As in the case of PDVSA at the time of the lockout in 2002, all conditions are present for the development of workers' control in SIDOR. The union should immediately call a mass meeting to elect a Factory Committee with delegates elected from each workshop, furnace and department in the company, and this committee should take charge of monitoring and overseeing all the operations of the company and watching over managers and engineers. This committee should include the workers in the subcontracted companies in one single body, as the first step towards a single united SIDOR workforce.
At the same time it is crucial that the workers have knowledge of the finances of the company. The books of the enterprise must be opened for the inspection of elected representatives of the workers. It is only possible to carry out democratic planning of production if the workers know the economic situation of the company. In that way it is possible to draw up a plan of production which would benefit the workers and the Venezuelan people as a whole and also to decide democratically which part of production should be exported and which part should be used for the industrial development of Venezuela.
Inside the Venezuelan trade-union movement there is a debate going on on the relation between workers' councils and trade unions. In this discussion, one sector insists on only maintaining the trade unions while other sector speaks in favour of the workers' councils. However, a workers' council is not an organ counterposed to the trade union. The trade union still has a general role as the central platform of struggle for workers’ demands and in the defence of their basic class interests.

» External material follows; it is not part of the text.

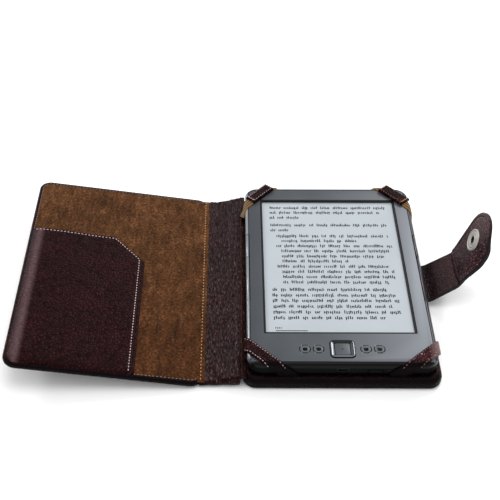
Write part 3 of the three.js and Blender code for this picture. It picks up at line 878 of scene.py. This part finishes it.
def bentRun(corners, radii):  # a line through corners, its bends rounded to those radii
    corners = [Vector(c) for c in corners]
    points = [corners[0]]
    for before, corner, after, radius in zip(corners, corners[1:], corners[2:], radii):
        first, second = (before - corner).normalized(), (after - corner).normalized()
        turn = math.pi - first.angle(second)
        cut = radius * math.tan(turn / 2)
        start, end = corner + first * cut, corner + second * cut
        for share in range(13):
            t = share / 12
            points.append(start.lerp(corner, t).lerp(corner.lerp(end, t), t))
    points.append(corners[-1])
    return points


def makeClosure():
    look = closureLook
    root = Vector(joints["strap_fold"]["pos_m"]) * 1000
    crease = Vector(joints["strap_tip_fold"]["pos_m"]) * 1000
    lean = math.radians(70.6)
    end = crease + Vector((math.cos(lean), 0, math.sin(lean))) * look["tip"]
    low = crease - Vector((math.cos(lean), 0, math.sin(lean))) * look["sag"]
    corners = [look["start"], (root.x, root.z - 0.3), (low.x, low.z), (end.x, end.z)]
    line = bentRun(corners, (look["bendRoot"], look["bendCrease"]))
    total = outlineLength(line)
    toCrease = outlineLength(line[:21])
    toRoot = outlineLength(line[:8])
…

The idea that the workers' council should somehow be a competitor and a rival to the trade union is a reactionary idea, mainly put forward by a group in the labour movement around José Ramon Rivero, the ex-minister of Labour. But instead of counterposing the workers’ council to the trade union, what is really needed is an energetic campaign in favour of workers' control, explaining that this is the only way to solve the problems in the factory; sub-contracted labour, workplace accidents and the other daily demands. Such a campaign must be directed towards the rank and file of SUTISS and towards the workers who work in the sub-contracted companies in order to convince them about the necessity of this step and urge them to take action in this sense.
Conscious sabotage
Recent events in SIDOR prove that the implementation of workers’ control is not just ”a good idea” but an urgent necessity. There have been several cases of sabotage aimed at bringing production to a halt or to slow it down. On Sunday, June 7, a fire broke out in Midrex II, one of SIDOR's processing plants. In an article in the regional paper, Nueva Prensa on June 10, Alianza Sindical – one of the left-wing trade union factions in SIDOR – stated that this fire was an act of deliberate sabotage:
“Luis Jimenez, president of the Council of Department Stewards of Sutiss and a member of the above mentioned trade union current, explained that there is strong evidence that the fire was provoked by people who are aware of the plant's productive process, because of the precision in the cutting of the cables which power the direct reduction iron plant (HDR).
“He added that the there are many implications that flow from the accident in Midrex II for production, since that plant is a key element in the production chain at Sidor, as it provides 70% of the raw materials which supply the briquette and plates furnaces. “Whoever carried this out knows Sidor and wants to create massive operational problems in the steelworks.
“Jimenez blamed right-wing managerial layers and workers, who want to create a negative media image for Socialist Sidor and against the nationalization of Siderurgica del Orinoco (Sidor). ‘They want to use these actions in order to create conflicts within the plant, but we will not allow it. The workers will be on guard faced with any other attempt to threaten production and to undermine the historical process we are living in Sidor’.”
This is not at all the first case of sabotage and will definitely not be the last. The fact is that the great majority of managers in SIDOR remain the ones who were appointed by the Argentinean multinational. The majority of these managers signed the 2004 appeal to recall Chávez and also signed an appeal in 2007 against the possible nationalization of SIDOR. As Luis Jiménez correctly points out, these managers are hell-bent on sabotaging production because they want to discredit the idea of a “Socialist enterprise” and show that nationalization was an incorrect decision.
How to build a Socialist enterprise
When president Chávez visited SIDOR on May 12, 2008, he gave a clear mandate to build what he called “a Socialist enterprise”. He said that the main target was two-fold: to maintain an efficient company and to make the conditions of the workers more “human”. But one year after nationalization we see that this is impossible to achieve if the basic capitalist structures remain intact. Without workers' control and management it is impossible to build a Socialist enterprise.
In the context of sabotage and sharp class divisions in the factory, workers' control is not just something that would be nice. It is an urgent necessity. The question is a very concrete one: is it possible to put our faith in the same managers who led the plant during the period in which it was run by the Argentinean multinational? Can we trust people who yesterday signed appeals to oust Chávez and put an end to the revolution? Can we let people who do not have a direct contact with the workers run our factory?
The obvious reply is NO. If these counter-revolutionary and bureaucratic elements are left in place they will drive the factory down the road of disaster. The SIDOR workers will fight like tigers to prevent such a development.
In his speech on May 21, 2009, Chávez said that he is in favour of workers' control and even of the election of managers by the workers. He also gave a new impulse to the class struggle in Guayana with the nationalization of the briquette companies which are directly linked to SIDOR, Orinoco Iron, Matessi and Tassa. The workers in these factories have now taken concrete steps to organize themselves and are pushing for the implementation of workers' control.
The CMR (Corriente Marxista Revolucionaria, Venezuelan section of the IMT) – which held a successful congress in SIDOR in May – is building its forces in SIDOR and the other factories of Guayana. Only with a strong Marxist tendency, rooted firmly in the most important factories, can the workers win against the corrupt managers and create a genuine workers' administration of the economy as a whole.